I picked the colors for this shawl while on a fall trip to my hometown of Ann Arbor, MI.  It was a grey cloudy day (welcome to late fall in a state surrounded by lakes!) and I was taking my inspiration from the sky and a neutral palette that I thought would complement a broad range of neutral turtlenecks.    I remain uncertain about these color choices for me (upgrading the hair color to red has changed my outlook on some colors)  but I think the neutral taupe yarn works well with the variegated yarn I selected that moves through a series of smoky and periwinkle blues.   I am being vague about the yarn because, unusually and sadly enough for me, the Keeper of All Ball Bands, I cannot find the ones that came from these two yarns.  The taupe yarn is a merino with a similar base to Koigu PPM.  The variegated is a softly spun yarn with a fuzzy mohair quality without the mohair.  So I was playing with both color and texture in a shawl that plays with both color and texture.

I am pleased with the project and the pattern overall.  Like all the Stephen West patterns I have tried, this one does not disappoint.  It has clear instructions and simple mechanics.  I chose the medium size because I had enough yarn and was looking for something a little larger than your standard scarf.   I like the play of colors, though if I were to do it again, I might choose something more contrasty for the solid.  Maybe a chocolate brown or even a deep rusty orange.

Interestingly, after picking colors and a project that I was sure would be for me, I am unsure of this shawl’s long term trajectory.    It feels like it might be meant for someone else.  But that may just be the lack of a photo shoot talking.    It’s rather warm here in Chicago today and I was not motivated to put on a black or brown turtle neck to check it out.    I suspect no real decisions will be made until fall.

Driftwood Shawl

Some time ago, when my knitting activities were slow and few, I decided that I could treat myself to some truly decadent yarn and participated in one of Sundara Yarn’s luxury yarn clubs.
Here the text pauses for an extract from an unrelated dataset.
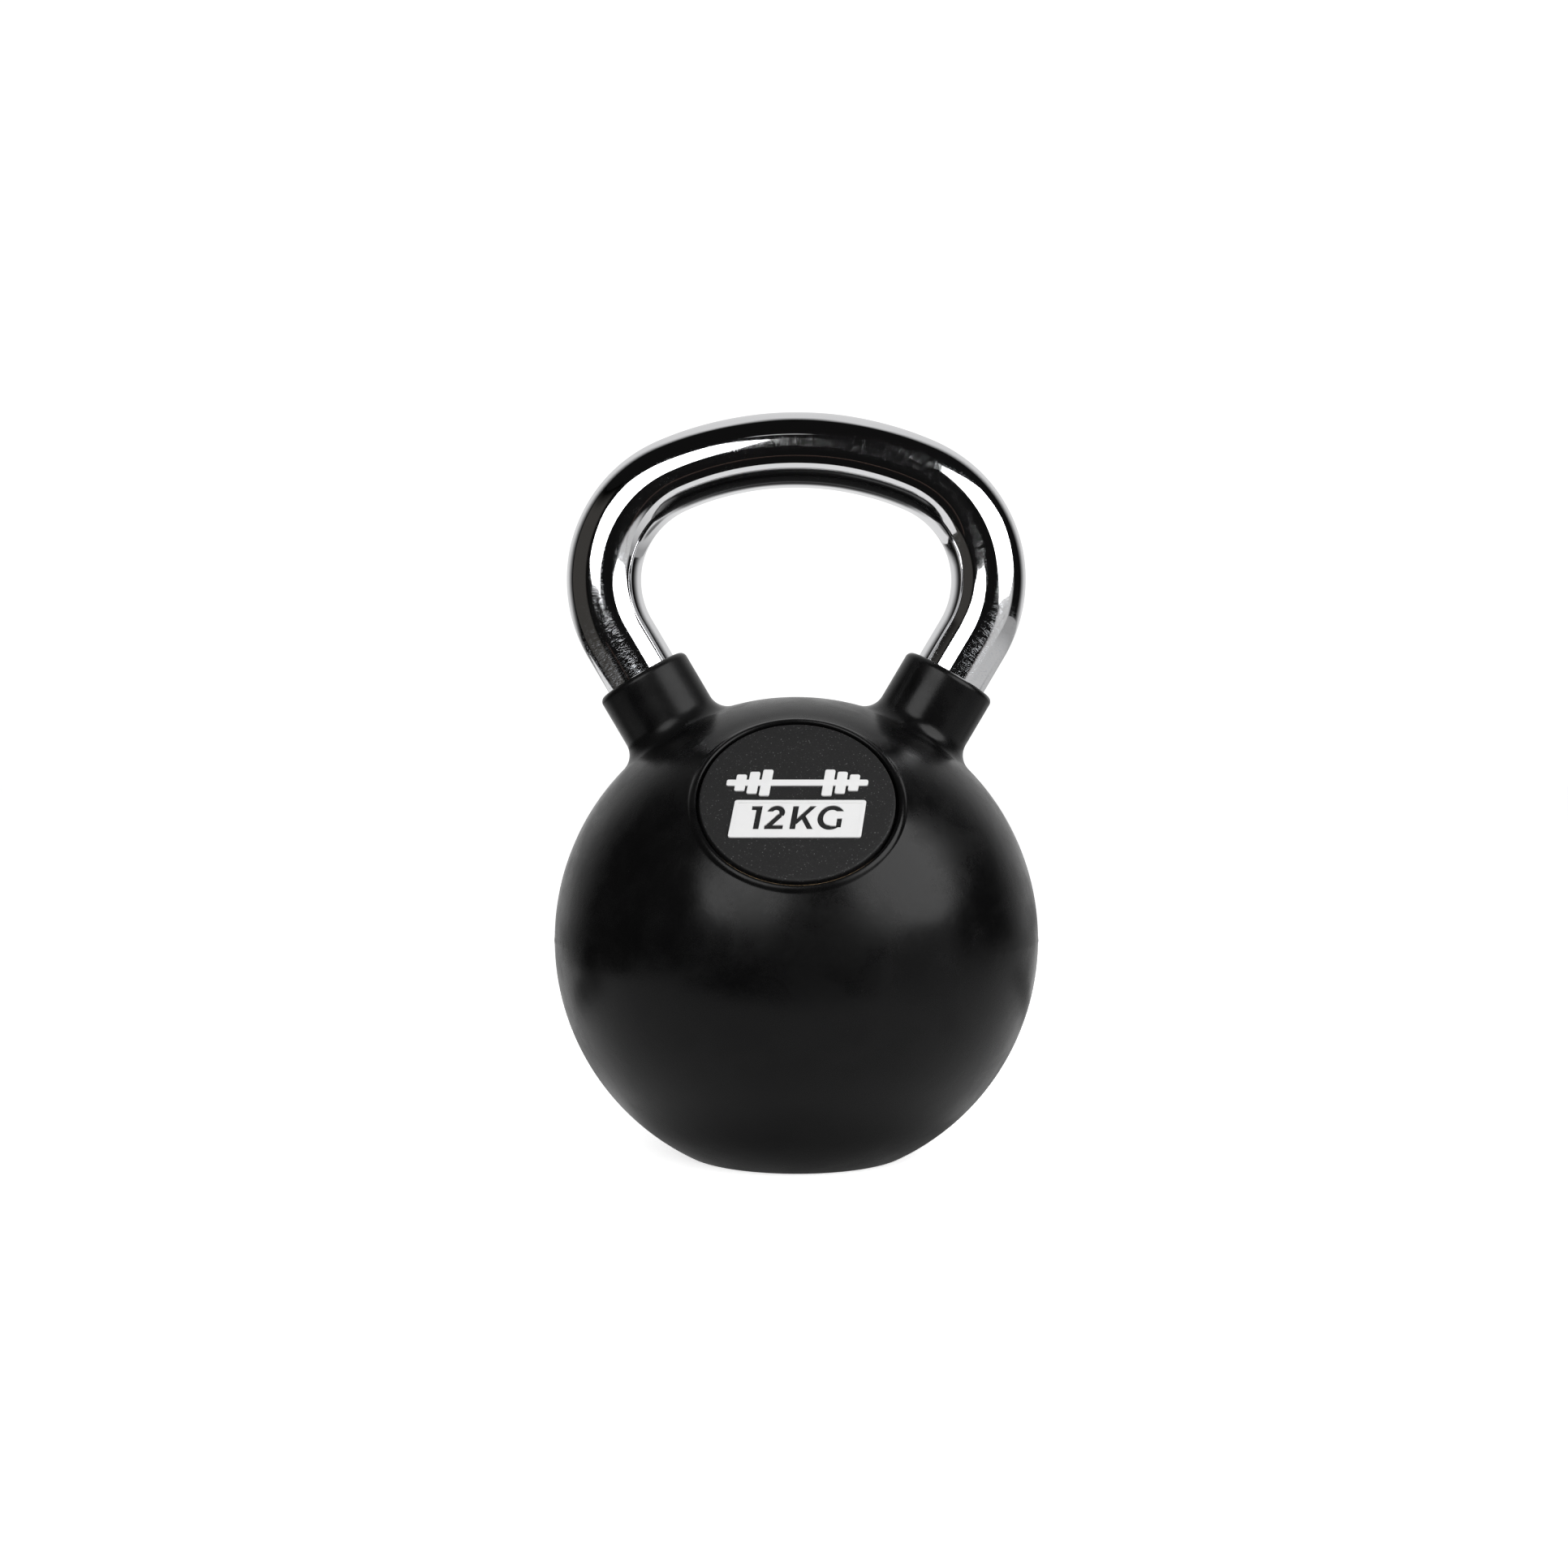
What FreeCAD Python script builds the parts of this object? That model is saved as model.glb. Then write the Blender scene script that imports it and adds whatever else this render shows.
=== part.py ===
"""Rubber-covered kettlebell with a chromed bar handle, as an assembly of separate solids.

Millimetres and degrees. The origin is the centre of the flat base, on the floor. +Z is up, +X is
to the right as one faces the badge, and the badge looks towards -Y.

A cast iron ball carries one bent steel bar, whose two legs stand in drilled sockets that point at
the ball's centre and are welded at their mouths. Rubber is moulded over the ball, the welds and the
foot of each leg. The badge is a separate disc, bonded into a pocket on the front.

Collars, sockets and badge are all round about a line of their own, so each is built in a frame
whose +Z is that line and is then placed.
"""

import FreeCAD, Part
import math
import os

from FreeCAD import Placement, Rotation, Vector

# Ball and rubber
BALL_RADIUS = 76.0
BALL_CENTRE_HEIGHT = 67.7
RUBBER_THICKNESS = 5.0
FLOOR_RUBBER = 4.5
BASE_EDGE_RADIUS = 3.0
CORE_EDGE_RADIUS = 2.0

# Handle bar: a wide top arc, two shoulder arcs and two straight legs
BAR_RADIUS = 11.75
HANDLE_APEX = 153.8  # bar axis at its highest point, above the ball's centre
TOP_ARC_RADIUS = 98.8
SHOULDER_RADIUS = 35.9
LEG_LEAN = 30.5  # each leg's angle from vertical; its axis meets the ball's centre
LEG_DEPTH = 30.0  # length of leg inside the iron
BAR_END_CHAMFER = 1.5

# Sockets and welds
SOCKET_CLEARANCE = 0.05
SOCKET_END_GAP = 0.5
SPOT_FACE_RADIUS = 18.0
SPOT_FACE_DISTANCE = 69.0
WELD_LEG = 4.5

# Rubber collars round the feet of the handle
COLLAR_RADIUS = 15.3
COLLAR_RIM_DISTANCE = 96.2
COLLAR_RIM_ROUND = 2.0
COLLAR_ROOT_ROUND = 6.5

# Badge: a disc in a lipped pocket
BADGE_ELEVATION = 38.8
BADGE_RISE = 0.6  # how far the badge's axis passes above the ball's centre
BADGE_RADIUS = 28.3
BADGE_FACE_DISTANCE = 71.0
BADGE_THICKNESS = 3.0
BADGE_EDGE_ROUND = 0.6
ADHESIVE_THICKNESS = 0.25
ADHESIVE_INSET = 0.4
POCKET_GAP = 0.9
LIP_DROP = 0.5  # how far the lip's top lies below the badge's face
LIP_WIDTH = 2.3
LIP_ROUND = 2.0
POCKET_FLOOR_RUBBER = 3.4

# Raised artwork on the badge, in the badge's own frame: x to the right, y up
ARTWORK_HEIGHT = 0.5
ARTWORK_EDGE_ROUND = 0.2
PLATE_WIDTH = 37.8
PLATE_TOP = -0.3
PLATE_BOTTOM = -13.6
PLATE_SLANT = 8.5
PLATE_CORNER_RADIUS = 0.8
PLATE_BORDER = 1.1
PLATE_RECESS = 0.1  # depth of the plate's middle below its border
STROKE = 1.65
THIN_STROKE = 1.45
NUMERAL_HEIGHT = 8.2
NUMERAL_MIDDLE = -6.6
EMBLEM_CENTRE_Y = 6.0
EMBLEM_BAR_LENGTH = 41.0
EMBLEM_BAR_WIDTH = 2.2
EMBLEM_PLATES = ((9.0, 9.6), (12.7, 8.0), (16.4, 6.0))  # centre from the middle, height
EMBLEM_PLATE_WIDTH = 3.0
EMBLEM_CORNER_RADIUS = 0.6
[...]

Included in that subscription was one of the most spectacularly luxurious yarns that I have ever touched: Sundara Yarn Sport Silky Cashmere. This yarn is a blend of 65% cashmere and 35% silk — my two favorite fibers, especially since discovering that most wool doesn’t agree well with my skin sensitivities*. And after putting together this project, it now qualifies as the yarn that I will completely fill up my stash with if I ever win the lottery. I think this is the nicest yarn I have ever knit with from a hand perspective, bar none.
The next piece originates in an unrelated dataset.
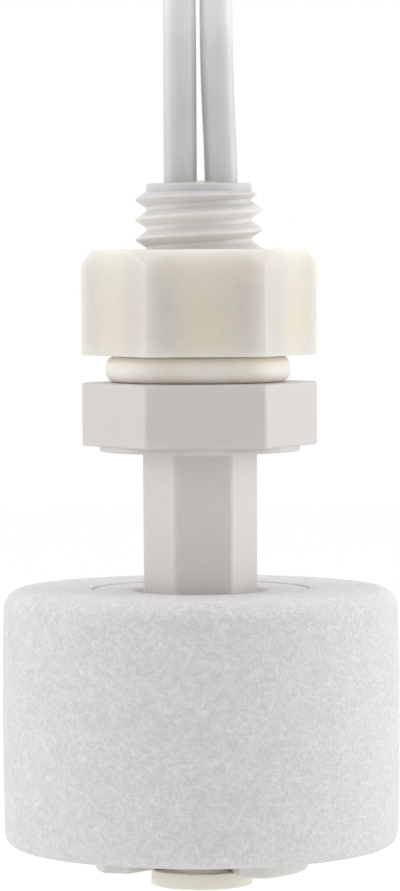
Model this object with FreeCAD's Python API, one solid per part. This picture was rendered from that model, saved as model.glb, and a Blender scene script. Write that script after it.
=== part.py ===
import FreeCAD, Part
import math
import os

# Vertical float level switch. Millimetres, +Z up. The origin is on the stem's axis, on the
# flange's upper (sealing) face: the tank wall lies on z = 0 and the threaded shank goes up
# through it. The float rides on the hexagonal stem below, between the flange and the clip.

# --- Clearances ---------------------------------------------------------------------------
rest_gap = 0.02        # between two faces that rest on each other across a joint
groove_play = 0.02     # clip in its groove, each side
nut_play = 0.06        # nut's bore over the thread's crest, radial
seal_play = 0.14       # sealing ring's hole over the thread's crest, radial
float_play = 0.32      # float's bore over the stem's corners, radial
bore_play = 0.10       # stem's inner bores round what they hold, radial
magnet_play = 0.03     # magnet in its pocket, radial
sleeve_play = 0.02     # insulating sleeve over the reed's lead, radial
hank_gap = 0.30        # between the two leads' hanks
past = 1.0             # how far a cutting solid runs past the face that it opens
round_share = 0.43     # most of a side that one rounding may take

# --- Spanner size, shared by the nut and the flange -----------------------------------------
spanner_af = 13.05
flange_relief = 0.05   # the flange is moulded this much under the nut's size

# --- Threaded shank -----------------------------------------------------------------------
thread_r = 4.0         # crest of the M8 thread
thread_pitch = 1.25
shank_h = 12.55        # sealing face to the shank's upper end
collar_r = 3.33        # plain collar above the thread's last turn
collar_h = 0.5
collar_bevel = 0.15
run_in_h = 0.33         # height over which the thread runs out under the collar

# --- Flange -------------------------------------------------------------------------------
flange_h = 4.0
flange_round = 0.2
boss_r = 6.35          # low round boss under the flange
boss_h = 0.36
gate_r = 0.3           # stub that the moulding gate left under the flange
gate_h = 0.1           # below the boss
gate_x = 0.4
gate_y = -5.9

# --- Hexagonal stem -----------------------------------------------------------------------
stem_af_top = 6.38
stem_af_foot = 6.25    # the mould's draft narrows it downwards
stem_round = 0.3
groove_r = 2.5         # neck that the retaining clip grips
foot_r = 3.22          # round foot below the clip
foot_h = 1.0

# --- Nut and sealing ring -----------------------------------------------------------------
nut_h = 6.67
nut_top_r = 6.72       # circle that the chamfer leaves on the nut's upper face
nut_chamfer_h = 0.89   # chamfer's height at the corners
nut_mouth = 0.45       # lead-in chamfer at both ends of the bore
seal_h = 1.7           # squeezed height of the sealing ring
seal_w = 1.72          # radial width of its section
seal_round = 0.73
seal_shift = 0.1       # the ring lies this far off the axis, towards -X

# --- Float --------------------------------------------------------------------------------
float_drop = 9.08      # flange's underside to the float's upper face, float down
float_h = 16.3
float_r = 12.5         # at its upper and lower ends
float_belly = 0.08     # how far the side bulges at mid height
float_round = 1.25     # upper edge
float_foot_round = 0.9
recess_r = 6.88
recess_d = 0.1         # the cap lies this far below the rim
cap_t = 1.0            # ring that closes the magnet's pocket
magnet_h = 5.0
magnet_wall = 0.2      # magnet's hole stands back from the float's bore

# --- Retaining clip -----------------------------------------------------------------------
clip_r = 6.75
clip_t = 1.5
clip_tip = 4.2         # axis to the flat ends of the two arms
clip_mouth = 7.2       # opening between the arms' ends
clip_throat = 4.4      # opening where the arms close on the neck
clip_turn = 18.6       # degrees from -Y towards -X

# --- Reed switch --------------------------------------------------------------------------
glass_r = 0.95
glass_len = 12.0
glass_wall = 0.3
glass_seal = 2.0       # solid glass round the lead at each end
glass_round = 0.4
reed_lead_r = 0.22
reed_stub = 1.0        # round lead inside the capsule before it is rolled flat
blade_t = 0.18
blade_w = 0.9
blade_lap = 1.0
contact_gap = 0.05
bend_drop = 0.8        # capsule's lower end to where the lead starts to turn back
sleeve_wall = 0.14

# --- Leads --------------------------------------------------------------------------------
wire_r = 1.05
core_r = 0.38          # stranded conductor
left_exit_x = -1.17
right_exit_x = 1.46
wire_seat_z = 6.5      # where the insulation starts, inside the potting
solder_z = 3.0
solder_h = 2.2
solder_skin = 0.12
solder_round = 0.4
solder_lap = 0.2       # solder past the ends of what it joins
solder_film = 0.02     # between a conductor and the reed lead beside it
bore_step_z = 0.6      # floor of the wide bore
potting_floor_z = 1.2
potting_dip = 0.1      # resin below the shank's end at the rim
potting_shoulder = 0.22  # its rise half way in
potting_dome = 0.3     # and in the middle
tinned_len = 6.0       # stripped and tinned end of each lead

# --- The leads' stored length: a flat oval hank behind the switch ---------------------------
hank_y = 22.4          # the pass that comes down from the arch
hank_pitch = 2.15      # between neighbouring passes
hank_fold_r = 10.6     # outermost fold, on the wire's centre line
hank_turns = 3
hank_half = 8.0        # half the straight length of a pass
hank_mid_z = -10.8     # the hank hangs beside the stem, under the nut's upper face
hank_turn = 3.35       # degrees: the leads run back this far from +Y towards +X
tie_t = 0.5
tie_h = 3.0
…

As part of the club subscription, there were simple but very nice shawl patterns that came along with each batch of yarn. I loved this because not only did I get nice yarn, but I had insta-projects to work on. The pattern that came along with this yarn was Driftwood by Veera Valimaki. The pattern and yarn colorway appealed to me a lot because I feel like I generally lack neutral warm shawl options.
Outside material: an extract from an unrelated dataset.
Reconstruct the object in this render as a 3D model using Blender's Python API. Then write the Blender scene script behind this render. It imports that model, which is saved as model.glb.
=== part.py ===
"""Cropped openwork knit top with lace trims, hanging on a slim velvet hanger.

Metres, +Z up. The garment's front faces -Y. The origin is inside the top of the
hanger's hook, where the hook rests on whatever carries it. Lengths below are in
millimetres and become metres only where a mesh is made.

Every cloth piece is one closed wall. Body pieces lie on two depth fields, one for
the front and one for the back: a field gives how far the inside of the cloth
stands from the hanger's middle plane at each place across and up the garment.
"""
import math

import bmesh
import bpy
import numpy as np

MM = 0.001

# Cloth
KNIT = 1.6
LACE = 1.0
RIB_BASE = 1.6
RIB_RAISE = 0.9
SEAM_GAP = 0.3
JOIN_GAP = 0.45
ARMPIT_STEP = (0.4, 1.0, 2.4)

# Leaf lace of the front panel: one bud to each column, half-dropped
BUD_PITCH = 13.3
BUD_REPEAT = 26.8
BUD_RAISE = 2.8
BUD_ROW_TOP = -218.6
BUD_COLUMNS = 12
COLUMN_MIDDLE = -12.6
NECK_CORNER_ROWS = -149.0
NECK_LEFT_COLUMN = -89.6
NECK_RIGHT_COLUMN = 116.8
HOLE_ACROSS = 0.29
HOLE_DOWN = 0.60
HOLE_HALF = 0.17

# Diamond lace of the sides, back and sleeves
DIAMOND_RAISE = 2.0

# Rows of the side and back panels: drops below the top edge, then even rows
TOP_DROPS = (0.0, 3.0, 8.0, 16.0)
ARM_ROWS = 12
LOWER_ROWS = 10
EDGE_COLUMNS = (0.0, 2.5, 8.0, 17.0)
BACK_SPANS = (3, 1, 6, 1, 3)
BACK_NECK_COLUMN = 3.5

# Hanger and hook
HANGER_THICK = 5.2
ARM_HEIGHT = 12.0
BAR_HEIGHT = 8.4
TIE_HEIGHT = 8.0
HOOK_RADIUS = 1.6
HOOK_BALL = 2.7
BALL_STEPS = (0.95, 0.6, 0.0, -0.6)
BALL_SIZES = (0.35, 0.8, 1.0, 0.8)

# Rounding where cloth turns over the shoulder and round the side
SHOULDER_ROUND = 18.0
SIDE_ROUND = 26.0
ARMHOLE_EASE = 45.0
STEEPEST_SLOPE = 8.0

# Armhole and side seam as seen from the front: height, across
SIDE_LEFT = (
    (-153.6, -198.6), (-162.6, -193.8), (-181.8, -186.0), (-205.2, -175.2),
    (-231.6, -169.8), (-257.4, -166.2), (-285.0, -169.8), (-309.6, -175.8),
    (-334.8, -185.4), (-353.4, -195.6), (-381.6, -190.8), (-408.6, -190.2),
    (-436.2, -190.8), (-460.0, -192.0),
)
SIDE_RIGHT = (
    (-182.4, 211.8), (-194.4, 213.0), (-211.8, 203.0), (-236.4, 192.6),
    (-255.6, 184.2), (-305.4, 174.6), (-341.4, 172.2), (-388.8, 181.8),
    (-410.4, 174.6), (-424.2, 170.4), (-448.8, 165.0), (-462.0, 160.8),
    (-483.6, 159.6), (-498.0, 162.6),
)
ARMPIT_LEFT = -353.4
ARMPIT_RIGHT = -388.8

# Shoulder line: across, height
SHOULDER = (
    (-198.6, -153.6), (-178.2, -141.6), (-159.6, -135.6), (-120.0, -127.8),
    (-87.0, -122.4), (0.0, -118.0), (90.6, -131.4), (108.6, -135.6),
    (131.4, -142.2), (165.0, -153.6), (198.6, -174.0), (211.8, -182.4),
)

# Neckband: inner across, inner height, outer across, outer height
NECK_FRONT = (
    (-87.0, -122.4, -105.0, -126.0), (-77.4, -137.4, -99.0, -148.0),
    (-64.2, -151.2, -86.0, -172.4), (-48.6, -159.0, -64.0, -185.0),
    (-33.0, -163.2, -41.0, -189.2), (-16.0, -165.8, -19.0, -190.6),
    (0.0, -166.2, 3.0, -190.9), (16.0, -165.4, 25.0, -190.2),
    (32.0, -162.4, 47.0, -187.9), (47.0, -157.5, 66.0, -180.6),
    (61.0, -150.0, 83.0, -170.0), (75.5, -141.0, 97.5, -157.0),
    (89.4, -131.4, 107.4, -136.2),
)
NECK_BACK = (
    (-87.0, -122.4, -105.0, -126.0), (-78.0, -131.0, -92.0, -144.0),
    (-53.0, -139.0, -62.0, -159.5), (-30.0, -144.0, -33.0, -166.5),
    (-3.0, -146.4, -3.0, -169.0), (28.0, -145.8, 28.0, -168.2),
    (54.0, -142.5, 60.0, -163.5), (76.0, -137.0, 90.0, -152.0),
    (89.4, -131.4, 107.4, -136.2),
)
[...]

This shawl has been finished and blocked for a month or so now, Perhaps someday there will be pictures with the shawl and me in the same place, but since I haven’t mastered the art of the knitwear selfie the shawl will have to stand on its own. This shawl starts narrow and widens as you work from one end to the other. As advertised, the pattern is easy to memorize and remember and this shawl kept me company on the couch while I watched the 10th replay of Z’s favorite MythBusters episodes.


For me, the finished project was shorter than expected from the pattern (but still plenty long enough!), but that is probably due to my gauge and the fact that I just used the suggested needles without doing a swatch. For some patterns this would be a bad idea, but this one was easy to modify in the event that I started running out of yarn, so I just cast on and kept going.


The pattern is quite lovely up close, and this colorway shows it off well. I think a darker yarn would obscure the detail

I enjoyed knitting this project up a great deal. Pattern was the perfect complement to an absolutely luscious yarn. Pictures can’t possibly capture how touchable this stuff is — next time Sundara puts it back in a yarn club, you can be absolutely sure I will be subscribing!

*I have no real idea whether I have a wool allergy, but whenever I wear wool, it does cause some redness and exacerbate my eczema, so wool has been off the menu lately.